Celebrated First Nations author and award-winning journalist Richard Wagamese will present a free public workshop and teach a creative writing course at TRU this month.
After receiving a National Newspaper Award for Column Writing, Wagamese, an Ojibway from the Wabasseemoong First Nation in northwestern Ontario, became a published novelist. He published Keeper’n Me in 1994, following it with A Quality of Light in 1996. His autobiographical book, For Joshua, was published in 2002, and his latest novel, Dream Wheels, was published last year.
Wagamese, who lives outside Kamloops, BC, has also lectured and worked extensively in both radio and television news and documentary. In his novels, says his publisher, Random House, “he shares the traditions and teachings of his people, entwining them with an account of his own life-long struggle for self-knowledge and self-respect, staring the modern world in the eye and takes careful note of its snares and perils.”
He will present a free public workshop Thursday, March 15 from 6:30 to 9:30 pm in room 266 of TRU’s Arts and Education building to demonstrate the creative writing techniques that he will teach in his six-session course, From the Oral Tradition to the Printed Page, to be held March 29 to May 3.
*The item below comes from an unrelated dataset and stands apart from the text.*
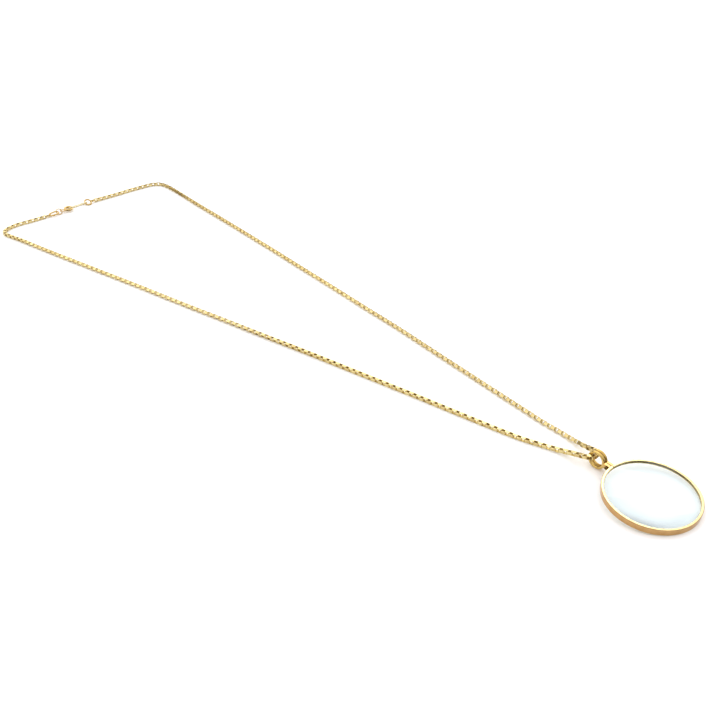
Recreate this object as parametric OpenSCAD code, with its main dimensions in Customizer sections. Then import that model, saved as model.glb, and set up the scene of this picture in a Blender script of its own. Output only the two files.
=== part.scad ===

“As a First Nations person, I have learned how to use the oral tradition of my people to effectively guide my writing,” said Wagamese. “Since my formal education ended at grade nine and I have published three novels and a memoir with a major Canadian publisher with my next novel on the way this August, I have apparently learned my craft well and I’m eager to bring this new program to beginning writers in the community,” he added.
The course, which covers the methods Wagamese uses as a professional, published author and which work for many forms of writing, will be presented at a cost of $130 for the public and $45 for TRU students.